Every youth player dreams of one day stepping out of the shadows of the academy and cementing their place in the senior team. So, how many academy graduates went on to play a significant number of times for the Saints?


  • A very credible 19 (56%) academy graduates since 2000 have gone on to play 10 or more times for Southampton.
  • 16 (47%) players have also gone on to make 20 or more appearances.
  • Out of the three players who did not make it to 20 or more appearances, only Josh Sims is still on the books at Southampton and could yet reach that milestone in the near future.

Now let’s take a look at which academy graduates have gone on to represent Southampton the most times since 2000:


  • Ex-Southampton captain and current England international Adam Lallana leads the way with an impressive 289 appearances for the club.
  • Only James Ward-Prowse is still a Saints player.
  • Lloyd James is the only player not currently at a Premier League team.

So what about goals? Which academy graduates have the best scoring record since 2000?


  • Once again, Adam Lallana tops the list with 60 career goals for the Saints.
  • Despite only scoring five goals each for Southampton during their short careers, Gareth Bale and Theo Walcott have amassed over 100 career goals each since leaving the south coast.
  • Four out of the 34 academy graduates have also scored at international level – Adam Lallana, Alex Oxlade-Chamberlain and Theo Walcott for England, and Gareth Bale for Wales.

In recent years, Southampton have arguably fallen victim of their own success, being the envy of many teams in the Premier League and receiving a barrage of bids for their players on a yearly basis. Since 2000, how much profit has the Southampton academy made?


  • Southampton have received a staggering amount of money since 2000 for their academy stars – including transfers for Luke Shaw (£31m), Adam Lallana (£26m) and Calum Chambers (£17m).
  • Gareth Bale’s world record transfer of £85m to Real Madrid in 2013 makes up the majority of future transfer fees.

However, not all big money transfers are considered a success. Which players have forged respectable careers in the Premier League since leaving St Mary’s behind them?

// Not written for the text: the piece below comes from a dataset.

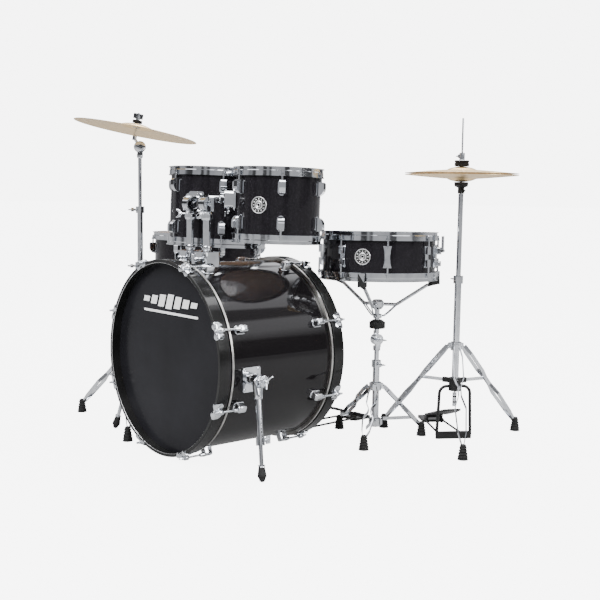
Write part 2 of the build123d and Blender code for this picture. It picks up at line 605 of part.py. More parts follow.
with BuildPart() as pedal_frame:
    ring(hat.offset(158), 20, 7.0, 17.5)
    ring(hat.offset(175.5), 20, LOWER_TUBE_R + 0.2, 24)
    for lug in around(hat, 3, HAT_FEET[1] - HAT_PEDAL_AT, 30, HAT_STRUT - 8):
        block(lug, 26, 12, 16, 3)
    for side in (1, -1):
        bent_rod([at_hat(0, side * 16, 172), at_hat(0, side * 50, 172), at_hat(0, side * 56, 12)], 5, 24)
        rod(at_hat(4, side * 40, 7), at_hat(HAT_HEEL, side * 30, 7), 3.5)
        local_block(hat, HAT_HEEL, side * 26, 0, 26, 8, 28, 3)
    local_block(hat, 0, 0, 0, 16, 118, 22, 4)
    local_block(hat, HAT_HEEL + 34, 0, 0, 78, 76, 9, 6)
    rod(at_hat(HAT_HEEL, -30, PEDAL_HINGE_Z), at_hat(HAT_HEEL, 30, PEDAL_HINGE_Z), 3)
save(pedal_frame, "hihat_pedal_frame")

def footboard(hinge, toe):
    """A ribbed board from its hinge barrel up to its toe, both given as points."""
    width, toe_width = BOARD_WIDTH, TOE_WIDTH
    along = (toe - hinge).normalized()
    length = (toe - hinge).length
    across = Vector(0, 0, 1).cross(along).normalized()
    board = Plane(hinge, x_dir=along, z_dir=along.cross(across))
    with BuildSketch(board.offset(1)) as outline:
        with BuildLine():
            Polyline((5, -17), (22, -17), (34, -width / 2), (length * 0.62, -width / 2),
                     (length, -toe_width / 2), (length, toe_width / 2), (length * 0.62, width / 2),
                     (34, width / 2), (22, 17), (5, 17), close=True)
        make_face()
    extrude(outline.sketch, amount=BOARD_T)
    for i in range(7):
        rib = board.from_local_coords((length * (0.2 + 0.1 * i), 0, BOARD_T))
        block(Plane(rib, x_dir=along, z_dir=board.z_dir), 6, width * 0.62, 3, 1.5)
    barrel = board.from_local_coords((0, -width * 0.26, 0))
    ring(Plane(barrel, z_dir=across), 6.2, 0, width * 0.52)
    pin_end = Plane(board.from_local_coords((0, -width, 0)), z_dir=across)
    ring(pin_end, 3 + FIT, 0, width * 2, Mode.SUBTRACT)


with BuildPart() as hat_board:
    footboard(at_hat(HAT_HEEL, 0, PEDAL_HINGE_Z), at_hat(-8, 0, PEDAL_TOE_Z))
save(hat_board, "hihat_footboard")

with BuildPart() as pull_rod:
    rod(at_hat(0, 0, 150), at_hat(0, 0, ROD_STEP), PULL_ROD_R - 0.2)
    rod(at_hat(0, 0, ROD_STEP), at_hat(0, 0, 1025), PULL_ROD_R)
    for i in range(5):
        z = CHAIN_FOOT + i * CHAIN_STEP
        local_block(hat, 0, 0, z, 4 if i % 2 else 9, 9 if i % 2 else 4, 10, 0.8)
save(pull_rod, "hihat_pull_rod")

with BuildPart() as hat_upper:
    rod(at_hat(0, 0, 330), at_hat(0, 0, 790), UPPER_TUBE_R, PULL_ROD_R + 1)
save(hat_upper, "hihat_upper_tube")

with BuildPart() as seat_cup:
    turned(hat.offset(790.2), (PULL_ROD_R + 1, 0), (10.5, 0), (10.5, 18), (20, 22), (22, 26), (22, 35.8),
           (PULL_ROD_R + 1, 35.8))
    wing_bolt(Plane(at_hat(-9, 0, 799), z_dir=-hat.x_dir), 6, 12)
save(seat_cup, "hihat_seat_cup")


def cymbal(base, radius, rise, bell_r, bell_h, bore):
    """A cymbal over the plane through its rim: a shallow bow that steps up into a bell."""
    def height(r):
        bow = (rise - bell_h) * (1 - (max(r, bell_r) / radius) ** 1.35)
        bow /= 1 - (bell_r / radius) ** 1.35
        bell = bell_h * max(0.0, 1 - (r / bell_r) ** 2) ** 0.8
        return bow + bell
    bell_steps = [bore + (bell_r - bore) * i / 6 for i in range(7)]
    bow_steps = [bell_r + (radius - bell_r) * i / 9 for i in range(1, 10)]
    upper = [(r, height(r) + CYMBAL_T / 2) for r in bell_steps + bow_steps]
    lower = [(r, height(r) - CYMBAL_T / 2) for r in reversed(bell_steps + bow_steps)]
    turned(base, *(upper + lower))


HAT_BELL = dict(radius=HAT_R, rise=HAT_RISE, bell_r=46.0, bell_h=10.0, bore=6.0)
with BuildPart() as bottom_hat:
    cymbal(flipped(hat.offset(HAT_EDGE)), **HAT_BELL)
save(bottom_hat, "hihat_bottom_cymbal")
with BuildPart() as top_hat:
    cymbal(hat.offset(HAT_EDGE + HAT_GAP), **HAT_BELL)
save(top_hat, "hihat_top_cymbal")

HAT_BELL_TOP = HAT_EDGE + HAT_GAP + HAT_RISE + CYMBAL_T / 2
with BuildPart() as clutch:
    turned(hat.offset(HAT_BELL_TOP + 0.6), (PULL_ROD_R + FIT, 0), (22, 0), (23, 2), (23, 9), (21, 11),
           (23, 13), (23, 17), (21, 19), (8.5, 19), (8.5, 42), (PULL_ROD_R + FIT, 42))
    wing_bolt(Plane(at_hat(7, 0, HAT_BELL_TOP + 33), z_dir=hat.x_dir), 16, 18)
    turned(hat.offset(HAT_BELL_TOP - 12), (PULL_ROD_R + FIT, 0), (5.6, 0), (5.6, 13),
           (PULL_ROD_R + FIT, 13))
    turned(hat.offset(HAT_BELL_TOP - 12), (PULL_ROD_R + FIT, 0), (13, 0), (13, 8), (PULL_ROD_R + FIT, 8))
save(clutch, "hihat_clutch")

# ---- crash cymbal ----
crash = upright(*CRASH_AT, 0, CRASH_DOWNHILL)
crash_back = spun(crash, 180)
with BuildPart() as crash_base:
    rod(crash.origin + Vector(0, 0, 60), crash.origin + Vector(0, 0, 524), CRASH_TUBE_R, CRASH_MID_R + FIT)
    collar(crash_back, 534, CRASH_MID_R + FIT, 17, 24)
    turn = CRASH_FEET[1] - CRASH_DOWNHILL
    leg_sockets(crash, turn, CRASH_COLLAR, CRASH_TUBE_R - 0.5, 30 - LEG_GAP)
    leg_sockets(crash, turn, CRASH_STRUT, CRASH_TUBE_R - 0.5, 26)
    tripod_legs(CRASH_AT, CRASH_FEET, CRASH_COLLAR, CRASH_STRUT, 30, 28)
save(crash_base, "crash_stand_base")

with BuildPart() as crash_middle:
    rod(crash.origin + Vector(0, 0, 330), crash.origin + Vector(0, 0, 712), CRASH_MID_R, CRASH_TOP_R + FIT)
    collar(crash_back, 722, CRASH_TOP_R + FIT, 14, 22)
save(crash_middle, "crash_stand_middle_tube")

crash_pivot = crash.from_local_coords((0, 0, CRASH_TILTER_Z))
with BuildPart() as crash_top:
    rod(crash.origin + Vector(0, 0, 560), crash_pivot - Vector(0, 0, 27), CRASH_TOP_R)
    turned(crash.offset(CRASH_TILTER_Z - 37), (0, 0), (9, 0), (10, 4), (10, 14), (0, 14))
    local_block(crash, 0, -5.2, CRASH_TILTER_Z - 27, 18, 9.8, 14)
    ring(Plane(crash_pivot - crash.y_dir * 0.2, z_dir=-crash.y_dir), CRASH_DISC_R, 0, 10)
    wing_bolt(Plane(crash_pivot - crash.y_dir * 9, z_dir=-crash.y_dir), 12, 32)
save(crash_top, "crash_stand_upper_tube")

pivot_plane = leaning(*CRASH_AT, CRASH_TILTER_Z, CRASH_LEAN, CRASH_DOWNHILL)
stem = Plane(crash_pivot - pivot_plane.x_dir * CRASH_SETBACK, x_dir=pivot_plane.x_dir, z_dir=pivot_plane.z_dir)
with BuildPart() as tilter:
    ring(Plane(crash_pivot + crash.y_dir * 0.2, z_dir=crash.y_dir), CRASH_DISC_R, 0, 10)
    rod(stem.from_local_coords((CRASH_SETBACK, 5.2, 0)), stem.from_local_coords((0, 5.2, 25)), 4.8)
    turned(stem.offset(18), (0, 0), (7, 0), (7, 14), (4, 16), (4, CRASH_SEAT + 36), (0, CRASH_SEAT + 36))
    ring(stem.offset(CRASH_SEAT + 5), 14, 0, 3)
    ring(stem.offset(CRASH_SEAT + 8), 13, 0, 8)
    ring(stem.offset(CRASH_SEAT + 20.6), 16, 0, 9)
    ring(stem.offset(CRASH_SEAT + 29.6), 6.5, 0, 15)
    block(stem.offset(CRASH_SEAT + 35), 32, 3.6, 17, 1.5)
save(tilter, "crash_tilter")

with BuildPart() as crash_cymbal:
    cymbal(stem.offset(CRASH_SEAT + 18 - CRASH_RISE), CRASH_R, CRASH_RISE, CRASH_BELL_R, CRASH_BELL_H, 5.5)
save(crash_cymbal, "crash_cymbal")


# ---- bass drum pedal ----
def at_kick(across, y, z):
    """A point beside the bass drum pedal's own line."""
    return spot(KICK_X + across, y, z)


kick = upright(KICK_X, 0, 0, 90)
with BuildPart() as kick_frame:
    local_block(kick, 268, 0, 0, 66, 108, 6, 8)
    local_block(kick, 224, 0, 13, 34, 40, 8, 3)
    local_block(kick, 240, 0, 5, 8, 40, 12)
    for side in (1, -1):
        local_block(kick, KICK_AXLE_Y, side * KICK_POST, 5, 22, 12, KICK_AXLE_Z + 8, 4)
        rod(at_kick(side * 34, 290, 8), at_kick(side * 30, KICK_HEEL_Y, 8), 3.5)
        local_block(kick, KICK_HEEL_Y, side * 26, 0, 26, 8, 28, 3)
    rod(at_kick(-60, KICK_AXLE_Y, KICK_AXLE_Z), at_kick(60, KICK_AXLE_Y, KICK_AXLE_Z), AXLE_R + FIT,
        mode=Mode.SUBTRACT)
    local_block(kick, KICK_HEEL_Y + 34, 0, 0, 78, 80, 9, 6)
    rod(at_kick(-30, KICK_HEEL_Y, PEDAL_HINGE_Z), at_kick(30, KICK_HEEL_Y, PEDAL_HINGE_Z), 3)
save(kick_frame, "kick_pedal_frame")

with BuildPart() as kick_board:
    footboard(at_kick(0, KICK_HEEL_Y, PEDAL_HINGE_Z), at_kick(0, KICK_TOE_Y, PEDAL_TOE_Z))
    for i in range(8):
        z = PEDAL_TOE_Z + 4 + i * CHAIN_STEP
        local_block(kick, KICK_AXLE_Y + CAM_R + 8, 0, z, 4 if i % 2 else 7, 9, 10, 0.8)
save(kick_board, "kick_pedal_footboard")

shaft = Plane(at_kick(0, KICK_AXLE_Y, KICK_AXLE_Z), x_dir=(1, 0, 0),
              z_dir=(0, sin(radians(BEATER_LEAN)), cos(radians(BEATER_LEAN))))
with BuildPart() as beater:
    rod(at_kick(-52, KICK_AXLE_Y, KICK_AXLE_Z), at_kick(52, KICK_AXLE_Y, KICK_AXLE_Z), AXLE_R)
    ring(Plane(at_kick(-9, KICK_AXLE_Y, KICK_AXLE_Z), z_dir=(1, 0, 0)), CAM_R, 0, 18)
    rod(shaft.origin, shaft.from_local_coords((0, 0, BEATER_AT + 8)), 4)
    rod(shaft.from_local_coords((0, -BEATER_LENGTH / 2, BEATER_AT)),
        shaft.from_local_coords((0, BEATER_LENGTH / 2, BEATER_AT)), BEATER_R)
save(beater, "kick_pedal_beater")
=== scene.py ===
import bmesh
import bpy
import json
import math
import numpy as np
from mathutils import Matrix, Vector


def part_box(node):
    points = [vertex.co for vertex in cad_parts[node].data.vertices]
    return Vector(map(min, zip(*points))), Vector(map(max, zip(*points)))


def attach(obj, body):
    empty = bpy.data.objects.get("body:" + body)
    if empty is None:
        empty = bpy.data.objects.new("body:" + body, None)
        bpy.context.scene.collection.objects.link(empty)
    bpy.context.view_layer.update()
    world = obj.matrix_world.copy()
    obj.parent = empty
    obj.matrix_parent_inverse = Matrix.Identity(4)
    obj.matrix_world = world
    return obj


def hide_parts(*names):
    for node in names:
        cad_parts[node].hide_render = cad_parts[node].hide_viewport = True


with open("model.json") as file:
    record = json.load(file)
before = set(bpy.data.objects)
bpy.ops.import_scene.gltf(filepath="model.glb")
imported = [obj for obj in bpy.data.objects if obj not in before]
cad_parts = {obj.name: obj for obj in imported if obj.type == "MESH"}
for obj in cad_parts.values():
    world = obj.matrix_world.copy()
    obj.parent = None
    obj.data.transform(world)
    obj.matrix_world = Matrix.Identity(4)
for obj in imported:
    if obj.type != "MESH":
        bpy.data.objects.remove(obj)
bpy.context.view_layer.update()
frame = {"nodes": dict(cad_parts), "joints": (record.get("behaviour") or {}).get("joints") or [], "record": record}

NODES = frame["nodes"]
JOINTS = {joint["name"]: joint for joint in frame["joints"]}

# ---- camera, floor and light ----
CAMERA_AT = Vector((2.5107, -2.1042, 0.7841))
CAMERA_YAW, CAMERA_DOWN, CAMERA_ROLL = 0.84695, 0.11039, 0.01384
LENS_MM = 57.8
WHITE_ROOM = 6.5
# height in the studio from 0 below to 1 above, and the brightness that reflections find there
STUDIO_STOPS = ((0.0, 0.3), (0.46, 0.22), (0.50, 0.36), (0.56, 0.26), (0.62, 0.12), (0.70, 1.4), (1.0, 2.0))
FLOOR_HALF, FLOOR_DROP = 60.0, 0.0005


def add_camera():
    ahead = Vector((-math.sin(CAMERA_YAW) * math.cos(CAMERA_DOWN),
                    math.cos(CAMERA_YAW) * math.cos(CAMERA_DOWN), -math.sin(CAMERA_DOWN)))
    level = Vector((math.cos(CAMERA_YAW), math.sin(CAMERA_YAW), 0.0))
    upright = level.cross(ahead)
    right = level * math.cos(CAMERA_ROLL) + upright * math.sin(CAMERA_ROLL)
    up = upright * math.cos(CAMERA_ROLL) - level * math.sin(CAMERA_ROLL)
    data = bpy.data.cameras.new("camera")
    data.lens = LENS_MM
    data.sensor_width = 36.0
    data.clip_end = 200.0
    camera = bpy.data.objects.new("camera", data)
    bpy.context.scene.collection.objects.link(camera)
    camera.matrix_world = Matrix((
        (right.x, up.x, -ahead.x, CAMERA_AT.x),
        (right.y, up.y, -ahead.y, CAMERA_AT.y),
        (right.z, up.z, -ahead.z, CAMERA_AT.z),
        (0, 0, 0, 1)))
    bpy.context.scene.camera = camera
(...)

  • Theo Walcott has notched up an impressive 260 Premier League appearances since leaving Southampton.
  • Only Matt Mills and Martin Cranie are not still currently playing in a top European league.
  • 10 players out of the 34 graduates have also been capped at international level – James Ward-Prowse, Theo Walcott, Alex Oxlade-Chamberlain, Adam Lallana, Calum Chambers and Luke Shaw for England, Ben Reeves for Northern Ireland, Jake Thomson for Trinidad & Tobago, and Gareth Bale and Lloyd Isgrove for Wales.

Although many players do not make the grade at the top level, Southampton’s academy has still succeeded in producing professional footballers who have enjoyed lengthy stints throughout the Football League:


  • Matt Mills has been a solid defender at Championship level throughout his career and has notched up 340 appearances in the Football League.
  • Sam Hoskins only made four substitute appearances during his time with Southampton but has gone to make over 100 appearances in the Football League.

Despite the continued sales of the Saints’ best young home-grown talent, the south coast club have cemented themselves as consistent Premier league performers. Whilst fans may get frustrated at the player poaching by the elite teams in the division, Southampton’s academy continues to produce top talent that creates a sustainable and effective business model, providing a welcome lifeline in a hostile and cutthroat business. With all the money and flamboyancy in the modern game, who would have guessed that a club that started in a local church would go on to produce the world’s most expensive player (at the time), and numerous England international stars? Who knows if Southampton’s academy can continue to thrive in years to come, but in a game dominated by financial power, clubs could learn a great deal from following Southampton’s fine example.